▸ SET PROBLEM: For this exercise, copy out each line of the material below that includes "bending".

▸ DATASET ENTRIES:
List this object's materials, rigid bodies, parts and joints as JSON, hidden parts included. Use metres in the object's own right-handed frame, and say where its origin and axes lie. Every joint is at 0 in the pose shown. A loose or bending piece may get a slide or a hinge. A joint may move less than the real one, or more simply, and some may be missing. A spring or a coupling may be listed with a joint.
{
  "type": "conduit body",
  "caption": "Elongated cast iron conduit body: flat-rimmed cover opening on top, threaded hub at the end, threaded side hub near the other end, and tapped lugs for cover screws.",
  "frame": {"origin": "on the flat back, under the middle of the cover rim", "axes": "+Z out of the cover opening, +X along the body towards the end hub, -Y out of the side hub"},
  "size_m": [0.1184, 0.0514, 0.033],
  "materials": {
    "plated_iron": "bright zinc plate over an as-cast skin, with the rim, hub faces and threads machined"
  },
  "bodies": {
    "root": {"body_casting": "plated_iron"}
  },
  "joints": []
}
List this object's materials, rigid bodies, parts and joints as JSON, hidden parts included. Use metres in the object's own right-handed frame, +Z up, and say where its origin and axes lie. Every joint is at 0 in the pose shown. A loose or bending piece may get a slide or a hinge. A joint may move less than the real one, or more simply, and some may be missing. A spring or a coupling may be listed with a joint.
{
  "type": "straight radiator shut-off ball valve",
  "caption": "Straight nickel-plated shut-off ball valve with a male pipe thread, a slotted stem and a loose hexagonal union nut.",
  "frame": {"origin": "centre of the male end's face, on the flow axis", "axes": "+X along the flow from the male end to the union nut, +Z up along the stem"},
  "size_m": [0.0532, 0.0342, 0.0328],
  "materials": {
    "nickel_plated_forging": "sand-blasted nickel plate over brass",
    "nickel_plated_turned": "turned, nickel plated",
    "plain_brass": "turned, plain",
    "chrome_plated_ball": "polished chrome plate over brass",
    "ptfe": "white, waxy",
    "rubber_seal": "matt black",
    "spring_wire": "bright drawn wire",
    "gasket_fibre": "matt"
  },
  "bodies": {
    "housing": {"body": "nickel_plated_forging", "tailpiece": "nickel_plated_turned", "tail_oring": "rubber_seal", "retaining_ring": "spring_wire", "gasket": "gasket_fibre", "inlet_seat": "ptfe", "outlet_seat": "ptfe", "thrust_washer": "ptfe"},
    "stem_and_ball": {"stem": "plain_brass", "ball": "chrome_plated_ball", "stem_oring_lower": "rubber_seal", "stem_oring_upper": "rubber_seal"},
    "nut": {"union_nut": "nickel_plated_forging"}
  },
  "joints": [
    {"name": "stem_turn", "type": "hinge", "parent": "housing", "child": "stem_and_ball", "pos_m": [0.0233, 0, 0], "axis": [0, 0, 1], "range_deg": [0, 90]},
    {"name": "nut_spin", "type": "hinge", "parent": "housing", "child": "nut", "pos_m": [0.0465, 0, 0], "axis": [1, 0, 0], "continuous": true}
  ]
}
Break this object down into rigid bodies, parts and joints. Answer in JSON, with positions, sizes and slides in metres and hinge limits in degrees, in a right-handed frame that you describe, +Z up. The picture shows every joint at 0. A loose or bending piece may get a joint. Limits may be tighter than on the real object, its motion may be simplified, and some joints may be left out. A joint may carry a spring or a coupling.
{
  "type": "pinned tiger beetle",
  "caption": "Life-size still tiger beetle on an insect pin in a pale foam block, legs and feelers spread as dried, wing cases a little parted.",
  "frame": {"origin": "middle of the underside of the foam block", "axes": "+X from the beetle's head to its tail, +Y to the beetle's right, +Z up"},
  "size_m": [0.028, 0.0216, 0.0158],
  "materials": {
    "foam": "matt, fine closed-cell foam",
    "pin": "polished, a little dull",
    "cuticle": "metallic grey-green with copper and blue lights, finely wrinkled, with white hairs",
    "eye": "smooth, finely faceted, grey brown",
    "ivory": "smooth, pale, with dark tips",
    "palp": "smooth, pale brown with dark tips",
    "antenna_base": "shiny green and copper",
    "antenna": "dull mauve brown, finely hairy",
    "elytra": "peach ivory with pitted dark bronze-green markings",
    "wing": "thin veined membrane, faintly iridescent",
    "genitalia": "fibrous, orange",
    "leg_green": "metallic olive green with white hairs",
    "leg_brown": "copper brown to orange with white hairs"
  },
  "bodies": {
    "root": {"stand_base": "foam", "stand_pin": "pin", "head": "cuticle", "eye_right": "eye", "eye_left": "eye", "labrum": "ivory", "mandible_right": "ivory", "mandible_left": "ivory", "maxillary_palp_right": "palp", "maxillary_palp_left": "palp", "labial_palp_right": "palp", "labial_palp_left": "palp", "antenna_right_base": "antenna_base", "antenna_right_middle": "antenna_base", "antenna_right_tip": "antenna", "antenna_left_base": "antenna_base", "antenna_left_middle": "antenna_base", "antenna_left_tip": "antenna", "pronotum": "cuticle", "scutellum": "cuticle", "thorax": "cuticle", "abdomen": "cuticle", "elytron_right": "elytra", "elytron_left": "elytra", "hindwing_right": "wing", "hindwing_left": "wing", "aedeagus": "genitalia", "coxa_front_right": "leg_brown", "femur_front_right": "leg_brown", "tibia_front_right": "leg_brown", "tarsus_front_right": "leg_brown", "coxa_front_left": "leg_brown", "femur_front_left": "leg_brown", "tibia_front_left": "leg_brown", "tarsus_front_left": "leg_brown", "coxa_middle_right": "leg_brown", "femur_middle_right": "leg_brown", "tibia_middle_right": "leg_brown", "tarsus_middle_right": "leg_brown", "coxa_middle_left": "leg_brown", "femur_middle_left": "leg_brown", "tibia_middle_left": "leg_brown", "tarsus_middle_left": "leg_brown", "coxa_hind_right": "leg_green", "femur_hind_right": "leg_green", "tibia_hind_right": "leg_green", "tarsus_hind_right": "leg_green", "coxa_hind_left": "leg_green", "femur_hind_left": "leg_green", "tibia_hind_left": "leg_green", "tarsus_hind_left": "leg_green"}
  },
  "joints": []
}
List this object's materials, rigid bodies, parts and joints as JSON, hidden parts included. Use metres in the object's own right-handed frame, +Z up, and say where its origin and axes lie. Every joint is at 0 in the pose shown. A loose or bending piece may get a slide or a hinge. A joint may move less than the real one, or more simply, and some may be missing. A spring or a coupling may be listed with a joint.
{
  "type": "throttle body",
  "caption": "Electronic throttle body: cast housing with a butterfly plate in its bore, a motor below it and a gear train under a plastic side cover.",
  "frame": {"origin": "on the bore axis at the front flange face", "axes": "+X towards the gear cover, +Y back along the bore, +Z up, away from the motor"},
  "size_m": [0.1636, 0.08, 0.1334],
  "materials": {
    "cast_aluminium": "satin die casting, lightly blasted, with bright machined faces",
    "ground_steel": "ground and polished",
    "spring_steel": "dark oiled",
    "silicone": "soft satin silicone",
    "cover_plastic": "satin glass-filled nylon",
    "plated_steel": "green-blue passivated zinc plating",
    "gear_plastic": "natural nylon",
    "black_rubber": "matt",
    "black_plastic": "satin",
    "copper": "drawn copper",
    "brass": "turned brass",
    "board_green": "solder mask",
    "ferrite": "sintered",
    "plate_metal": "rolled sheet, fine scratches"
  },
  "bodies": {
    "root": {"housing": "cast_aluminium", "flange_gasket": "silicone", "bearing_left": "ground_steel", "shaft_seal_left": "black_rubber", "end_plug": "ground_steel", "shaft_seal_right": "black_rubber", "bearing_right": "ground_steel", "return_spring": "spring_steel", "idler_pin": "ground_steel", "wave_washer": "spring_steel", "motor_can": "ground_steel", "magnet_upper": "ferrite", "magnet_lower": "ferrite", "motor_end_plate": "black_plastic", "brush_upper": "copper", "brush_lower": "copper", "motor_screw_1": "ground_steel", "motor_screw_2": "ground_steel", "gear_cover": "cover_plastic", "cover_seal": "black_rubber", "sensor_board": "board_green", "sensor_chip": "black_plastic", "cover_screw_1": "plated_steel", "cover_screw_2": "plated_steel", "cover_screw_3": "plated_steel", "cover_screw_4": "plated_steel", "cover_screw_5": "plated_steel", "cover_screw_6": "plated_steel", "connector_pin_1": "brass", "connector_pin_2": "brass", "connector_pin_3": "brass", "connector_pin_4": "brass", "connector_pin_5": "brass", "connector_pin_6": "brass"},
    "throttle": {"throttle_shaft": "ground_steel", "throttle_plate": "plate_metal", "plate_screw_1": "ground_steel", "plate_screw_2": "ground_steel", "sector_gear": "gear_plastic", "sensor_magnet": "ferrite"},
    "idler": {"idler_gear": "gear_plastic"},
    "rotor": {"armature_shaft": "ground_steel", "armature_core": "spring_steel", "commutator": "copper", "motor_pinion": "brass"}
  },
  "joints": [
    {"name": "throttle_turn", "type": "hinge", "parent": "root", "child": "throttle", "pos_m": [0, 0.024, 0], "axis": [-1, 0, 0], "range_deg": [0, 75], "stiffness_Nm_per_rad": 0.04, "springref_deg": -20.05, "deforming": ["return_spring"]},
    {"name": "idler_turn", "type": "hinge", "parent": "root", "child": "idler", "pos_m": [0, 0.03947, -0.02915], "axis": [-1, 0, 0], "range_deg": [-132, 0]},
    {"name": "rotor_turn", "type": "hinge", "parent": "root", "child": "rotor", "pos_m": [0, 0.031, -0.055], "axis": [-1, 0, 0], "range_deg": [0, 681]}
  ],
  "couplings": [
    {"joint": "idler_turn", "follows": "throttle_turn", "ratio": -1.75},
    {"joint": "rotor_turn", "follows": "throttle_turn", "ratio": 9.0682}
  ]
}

▸ TASK OUTPUT:
List this object's materials, rigid bodies, parts and joints as JSON, hidden parts included. Use metres in the object's own right-handed frame, and say where its origin and axes lie. Every joint is at 0 in the pose shown. A loose or bending piece may get a slide or a hinge. A joint may move less than the real one, or more simply, and some may be missing. A spring or a coupling may be listed with a joint.
List this object's materials, rigid bodies, parts and joints as JSON, hidden parts included. Use metres in the object's own right-handed frame, +Z up, and say where its origin and axes lie. Every joint is at 0 in the pose shown. A loose or bending piece may get a slide or a hinge. A joint may move less than the real one, or more simply, and some may be missing. A spring or a coupling may be listed with a joint.
Break this object down into rigid bodies, parts and joints. Answer in JSON, with positions, sizes and slides in metres and hinge limits in degrees, in a right-handed frame that you describe, +Z up. The picture shows every joint at 0. A loose or bending piece may get a joint. Limits may be tighter than on the real object, its motion may be simplified, and some joints may be left out. A joint may carry a spring or a coupling.
List this object's materials, rigid bodies, parts and joints as JSON, hidden parts included. Use metres in the object's own right-handed frame, +Z up, and say where its origin and axes lie. Every joint is at 0 in the pose shown. A loose or bending piece may get a slide or a hinge. A joint may move less than the real one, or more simply, and some may be missing. A spring or a coupling may be listed with a joint.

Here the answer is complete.